Sunday 1 September 2013

It's a gas

I'm not sure about this new idea in Stoke-on-Trent Council about methane coal bed gas extraction. I've nothing against it in principle. But apparently you have to pump the water out of the coal mines, and then keep them dry, in order for it to work. So that means...

1) You don't keep a deep coal mine clear of water without pumps. Pumps which use power presumably, unless perhaps they can be powered by geo-thermal energy?

2) Bringing massive amounts of highly polluted waste water to the surface. Where does that go? Getting the water out is not a one-time operation, but would presumably need a big decontamination plant to handle keeping them dry long-term.

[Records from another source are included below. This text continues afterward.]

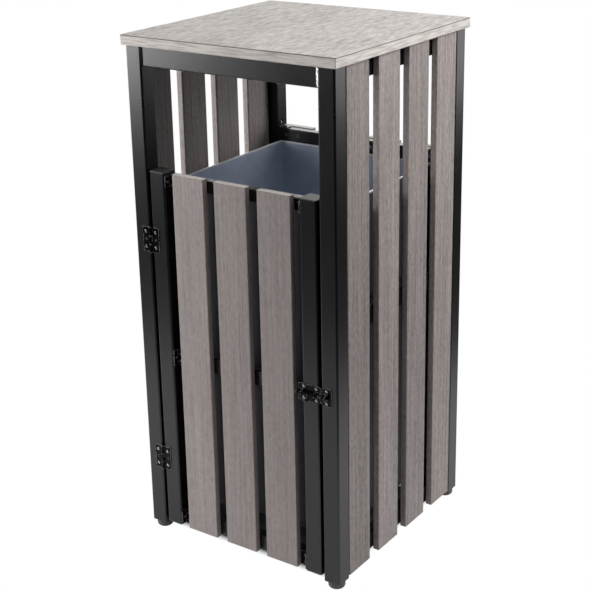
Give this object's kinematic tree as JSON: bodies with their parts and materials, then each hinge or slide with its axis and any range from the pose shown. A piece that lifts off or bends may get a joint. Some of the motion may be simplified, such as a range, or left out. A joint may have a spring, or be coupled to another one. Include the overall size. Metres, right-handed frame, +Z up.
{
  "type": "litter bin",
  "caption": "Square outdoor litter bin on levelling feet: slatted walls in a steel tube frame, hinged front door with a barrel bolt, open mouths under a flat top board, lift-out liner.",
  "frame": {"origin": "on the floor, under the centre of the plan", "axes": "+Z up, front door faces -Y, +X to the right as seen from the front"},
  "size_m": [0.401, 0.4083, 0.8665],
  "materials": {
    "slat_board": "grey-brown wood-look board, fine lengthwise grain, matt",
    "top_board": "light grey wood-look board, fine grain, satin",
    "frame_steel": "satin black powder coat on steel tube",
    "liner_sheet": "galvanised sheet, satin",
    "hardware_steel": "black coated steel, satin",
    "screw_steel": "bright zinc plate",
    "black_plastic": "moulded, matt",
    "foot_plastic": "dark grey moulded, matt"
  },
  "bodies": {
    "cabinet": {"top_board": "top_board", "front_left_post": "frame_steel", "front_right_post": "frame_steel", "rear_left_post": "frame_steel", "rear_right_post": "frame_steel", "front_top_rail": "frame_steel", "rear_top_rail": "frame_steel", "left_top_rail": "frame_steel", "right_top_rail": "frame_steel", "left_mid_rail": "frame_steel", "right_mid_rail": "frame_steel", "left_bottom_rail": "frame_steel", "right_bottom_rail": "frame_steel", "rear_upper_rail": "frame_steel", "rear_mid_rail": "frame_steel", "rear_bottom_rail": "frame_steel", "rail_welds": "frame_steel", "left_slat_1": "slat_board", "left_slat_2": "slat_board", "left_slat_3": "slat_board", "left_slat_4": "slat_board", "right_slat_1": "slat_board", "right_slat_2": "slat_board", "right_slat_3": "slat_board", "right_slat_4": "slat_board", "rear_slat_1": "slat_board", "rear_slat_2": "slat_board", "rear_slat_3": "slat_board", "rear_slat_4": "slat_board", "post_inserts": "black_plastic", "shelf_bars": "frame_steel", "rear_rail_brackets": "hardware_steel", "bracket_screws": "screw_steel", "slat_screws": "screw_steel", "board_screws": "screw_steel", "hinge_frame_leaves": "hardware_steel", "hinge_pins": "hardware_steel", "bolt_keeper": "hardware_steel", "cabinet_hardware_screws": "screw_steel"},
    "front_left_foot": {"front_left_foot": "foot_plastic"},
    "front_right_foot": {"front_right_foot": "foot_plastic"},
    "rear_left_foot": {"rear_left_foot": "foot_plastic"},
    "rear_right_foot": {"rear_right_foot": "foot_plastic"},
    "door": {"door_left_stile": "frame_steel", "door_right_stile": "frame_steel", "door_top_rail": "frame_steel", "door_mid_rail": "frame_steel", "door_bottom_rail": "frame_steel", "door_slat_1": "slat_board", "door_slat_2": "slat_board", "door_slat_3": "slat_board", "door_stile_caps": "black_plastic", "door_brackets": "hardware_steel", "door_slat_screws": "screw_steel", "door_bracket_screws": "hardware_steel", "hinge_door_leaves": "hardware_steel", "bolt_guide": "hardware_steel", "door_hardware_screws": "screw_steel"},
    "bolt": {"bolt": "hardware_steel"},
    "liner": {"liner": "liner_sheet"}
  },
  "joints": [
    {"name": "door_hinge", "type": "hinge", "parent": "cabinet", "child": "door", "pos_m": [-0.1625, -0.1975, 0.33], "axis": [0, 0, -1], "range_deg": [0, 170]},
    {"name": "bolt_slide", "type": "slide", "parent": "door", "child": "bolt", "axis": [1, 0, 0], "range_m": [-0.0095, 0.0085]},
    {"name": "liner_lift", "type": "slide", "parent": "cabinet", "child": "liner", "axis": [0, 0, 1], "range_m": [0, 0.18]},
    {"name": "front_left_foot_level", "type": "slide", "parent": "cabinet", "child": "front_left_foot", "axis": [0, 0, -1], "range_m": [0, 0.01]},
    {"name": "front_right_foot_level", "type": "slide", "parent": "cabinet", "child": "front_right_foot", "axis": [0, 0, -1], "range_m": [0, 0.01]},
    {"name": "rear_left_foot_level", "type": "slide", "parent": "cabinet", "child": "rear_left_foot", "axis": [0, 0, -1], "range_m": [0, 0.01]},
    {"name": "rear_right_foot_level", "type": "slide", "parent": "cabinet", "child": "rear_right_foot", "axis": [0, 0, -1], "range_m": [0, 0.01]}
  ]
}
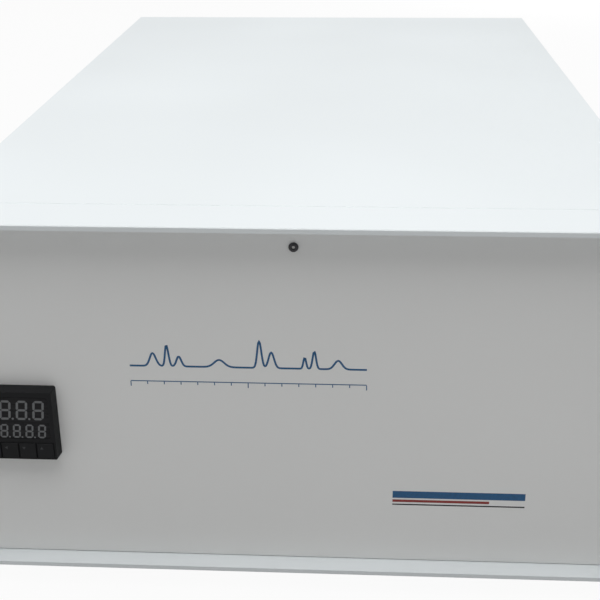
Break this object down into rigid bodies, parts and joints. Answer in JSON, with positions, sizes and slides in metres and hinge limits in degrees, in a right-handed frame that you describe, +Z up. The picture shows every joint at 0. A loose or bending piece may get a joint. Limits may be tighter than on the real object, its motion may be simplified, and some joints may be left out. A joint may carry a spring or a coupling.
{
  "type": "infrared gas spectrometer",
  "caption": "Bench infrared gas spectrometer: flat metal case with hinged lid, recessed front panel, small controller and a heated gas cell inside.",
  "frame": {"origin": "middle of the footprint at the underside of the feet", "axes": "+Z up, front panel faces -Y, +X to the right seen from the front"},
  "size_m": [0.43, 0.73, 0.246],
  "materials": {
    "case_paint": "fine satin powder coat",
    "panel_paint": "fine satin grey paint",
    "zinc_sheet": "bright zinc plate",
    "bright_screws": "bright zinc plate",
    "black_rubber": "matt rubber",
    "hinge_steel": "satin steel",
    "black_moulding": "lightly grained moulding",
    "key_rubber": "soft matt key",
    "display_window": "smoked window",
    "display_face": "unlit segments",
    "terminal_plastic": "moulded terminal block",
    "wire_sleeve": "braided sleeve",
    "port_steel": "turned stainless steel",
    "earth_brass": "plain brass",
    "anodised_plate": "dark anodised",
    "pivot_steel": "ground steel",
    "coil_copper": "lacquered copper wire",
    "gold_mirror": "gold coated",
    "infrared_glass": "polished window",
    "ceramic_source": "plain ceramic",
    "laser_housing": "clear anodised",
    "jacket_cloth": "glass cloth over wool",
    "circuit_board": "solder mask"
  },
  "bodies": {
    "case": {"arm_pivot": "pivot_steel", "base_tray": "zinc_sheet", "beamsplitter": "infrared_glass", "beamsplitter_mount": "anodised_plate", "bench_mirrors": "gold_mirror", "case_screws": "bright_screws", "cell_bolts": "bright_screws", "cell_end_caps": "port_steel", "cell_window": "infrared_glass", "collimator_mirror": "gold_mirror", "controller_bezel": "black_moulding", "controller_case": "black_moulding", "controller_clamp": "black_moulding", "controller_display": "display_face", "controller_terminals": "terminal_plastic", "controller_window": "display_window", "data_socket": "port_steel", "detector_module": "anodised_plate", "earth_stud": "earth_brass", "fan_frame": "black_moulding", "fan_guard": "hinge_steel", "front_bezel": "case_paint", "front_panel": "panel_paint", "gas_cell_body": "port_steel", "gas_lines": "port_steel", "gas_ports": "port_steel", "heating_jacket": "jacket_cloth", "hinge_leaves": "hinge_steel", "hinge_pins": "hinge_steel", "interferometer_base": "anodised_plate", "ir_source": "ceramic_source", "left_side_panel": "case_paint", "lid_catches": "black_moulding", "magnet_yoke": "pivot_steel", "main_board": "circuit_board", "mains_inlet": "black_moulding", "optical_plate": "anodised_plate", "panel_screw": "bright_screws", "plate_isolators": "black_rubber", "power_supply": "zinc_sheet", "rear_panel": "case_paint", "reference_laser": "laser_housing", "right_side_panel": "case_paint", "rubber_feet": "black_rubber", "solid_state_relay": "black_moulding", "source_housing": "anodised_plate", "wiring_loom": "wire_sleeve"},
    "lid": {"top_lid": "case_paint", "lid_hinge_leaves": "hinge_steel", "lid_gasket": "black_rubber"},
    "mode_key": {"key_mode": "key_rubber"},
    "shift_key": {"key_shift": "key_rubber"},
    "down_key": {"key_down": "key_rubber"},
    "up_key": {"key_up": "key_rubber"},
    "rocker": {"power_switch": "black_moulding"},
    "fuse_carrier": {"fuse_drawer": "black_moulding"},
    "rotor": {"fan_rotor": "black_moulding"},
    "mirror_arm": {"swing_arm": "anodised_plate", "corner_cubes": "gold_mirror", "voice_coil": "coil_copper"}
  },
  "joints": [
    {"name": "lid_hinge", "type": "hinge", "parent": "case", "child": "lid", "pos_m": [0, 0.3395, 0.238], "axis": [-1, 0, 0], "range_deg": [0, 100]},
    {"name": "mode_key_press", "type": "slide", "parent": "case", "child": "mode_key", "axis": [0, 1, 0], "range_m": [0, 0.0008], "stiffness_N_per_m": 1500, "springref_m": -0.0003},
    {"name": "shift_key_press", "type": "slide", "parent": "case", "child": "shift_key", "axis": [0, 1, 0], "range_m": [0, 0.0008], "stiffness_N_per_m": 1500, "springref_m": -0.0003},
    {"name": "down_key_press", "type": "slide", "parent": "case", "child": "down_key", "axis": [0, 1, 0], "range_m": [0, 0.0008], "stiffness_N_per_m": 1500, "springref_m": -0.0003},
    {"name": "up_key_press", "type": "slide", "parent": "case", "child": "up_key", "axis": [0, 1, 0], "range_m": [0, 0.0008], "stiffness_N_per_m": 1500, "springref_m": -0.0003},
    {"name": "switch_rock", "type": "hinge", "parent": "case", "child": "rocker", "pos_m": [-0.15, 0.334, 0.098], "axis": [0, 0, 1], "range_deg": [0, 16]},
    {"name": "fuse_pull", "type": "slide", "parent": "case", "child": "fuse_carrier", "axis": [0, 1, 0], "range_m": [0, 0.015]},
    {"name": "fan_spin", "type": "hinge", "parent": "case", "child": "rotor", "pos_m": [0.14, 0.321, 0.136], "axis": [0, 1, 0], "continuous": true},
    {"name": "mirror_swing", "type": "hinge", "parent": "case", "child": "mirror_arm", "pos_m": [0.032, 0.147, 0.084], "axis": [0, 0, 1], "range_deg": [-4, 4]}
  ]
}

Don't the Council remember what was chucked down the mineshafts when Shelton Bar and the other highly polluted industrial sites in the city were cleared and decontaminated? All that sludgy water down there is not likely to be very nice. Dealing with it in huge open evaporation ponds might not do a lot for the new green eco-friendly image that the city is currently crafting.

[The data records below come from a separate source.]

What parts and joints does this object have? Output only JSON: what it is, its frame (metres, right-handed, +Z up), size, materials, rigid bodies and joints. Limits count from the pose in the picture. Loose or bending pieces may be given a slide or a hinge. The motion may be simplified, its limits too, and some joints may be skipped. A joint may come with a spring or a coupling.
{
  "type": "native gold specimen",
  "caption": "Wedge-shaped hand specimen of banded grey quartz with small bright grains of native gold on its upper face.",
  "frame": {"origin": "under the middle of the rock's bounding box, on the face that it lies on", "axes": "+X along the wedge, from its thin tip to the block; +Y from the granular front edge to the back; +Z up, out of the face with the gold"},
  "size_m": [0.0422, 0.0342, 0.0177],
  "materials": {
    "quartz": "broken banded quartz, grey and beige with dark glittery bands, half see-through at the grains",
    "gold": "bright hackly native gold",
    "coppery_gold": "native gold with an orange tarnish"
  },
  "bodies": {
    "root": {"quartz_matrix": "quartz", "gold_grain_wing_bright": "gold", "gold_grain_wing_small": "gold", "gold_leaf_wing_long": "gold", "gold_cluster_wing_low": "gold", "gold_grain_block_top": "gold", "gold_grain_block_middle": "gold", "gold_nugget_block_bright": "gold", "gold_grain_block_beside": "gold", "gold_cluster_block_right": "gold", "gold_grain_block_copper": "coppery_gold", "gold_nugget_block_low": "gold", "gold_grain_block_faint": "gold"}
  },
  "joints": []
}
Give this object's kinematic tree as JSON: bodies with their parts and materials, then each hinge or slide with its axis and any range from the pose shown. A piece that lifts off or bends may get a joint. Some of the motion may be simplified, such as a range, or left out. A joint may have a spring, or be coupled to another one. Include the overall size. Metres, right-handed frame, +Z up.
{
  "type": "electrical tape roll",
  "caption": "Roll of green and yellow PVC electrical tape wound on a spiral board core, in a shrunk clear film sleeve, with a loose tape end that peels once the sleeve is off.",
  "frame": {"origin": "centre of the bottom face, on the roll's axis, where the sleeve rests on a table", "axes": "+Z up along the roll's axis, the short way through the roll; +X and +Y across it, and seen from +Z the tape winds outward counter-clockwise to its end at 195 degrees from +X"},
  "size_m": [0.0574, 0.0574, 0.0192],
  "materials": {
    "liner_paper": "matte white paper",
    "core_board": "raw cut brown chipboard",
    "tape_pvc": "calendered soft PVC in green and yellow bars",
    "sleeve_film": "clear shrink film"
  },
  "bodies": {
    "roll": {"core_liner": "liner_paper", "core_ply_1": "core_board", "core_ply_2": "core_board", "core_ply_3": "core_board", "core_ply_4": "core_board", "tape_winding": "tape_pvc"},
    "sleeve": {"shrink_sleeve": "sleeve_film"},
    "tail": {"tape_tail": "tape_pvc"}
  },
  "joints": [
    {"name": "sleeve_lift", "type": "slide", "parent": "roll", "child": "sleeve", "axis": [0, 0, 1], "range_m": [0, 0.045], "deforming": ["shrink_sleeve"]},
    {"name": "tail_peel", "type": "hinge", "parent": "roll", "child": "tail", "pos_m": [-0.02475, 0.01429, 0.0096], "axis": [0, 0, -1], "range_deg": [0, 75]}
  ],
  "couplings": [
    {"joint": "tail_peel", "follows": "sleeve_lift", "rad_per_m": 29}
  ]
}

3) Some of the recreational lakes in Stoke could be drained dry by draining the mines, because lakes such as Westport Lake apparently let down into 'bottomless' flooded coal shafts. Or so I was once told by an old local Councillor who knew the area well as man and boy.

4) The possibility that draining the mines could cause mine collapses and thus housing subsidence right across the city. There used to be fairly frequent housing subsidence due to the mines but that stabilized around about 2003-ish and has hardly bothered us since (despite what the Council's spurious housing-clearance surveys have claimed). I really wouldn't want to risk triggering housing subsidence again, if I was in the Council and keen on being re-elected. And what is being planned is directly under the city, as the council themselves said in a report for the Green Bank, the city is...

"the only English city immediately above sources of geothermal energy and coalbed methane reserves"

Maybe it can work. It's been done elsewhere, although seemingly not directly underneath a major city. But all in all, I reckon environmentally responsible shale gas extraction would be a far better option to explore, in terms of bringing much-needed cheap power to the pottery industry safely and cheaply.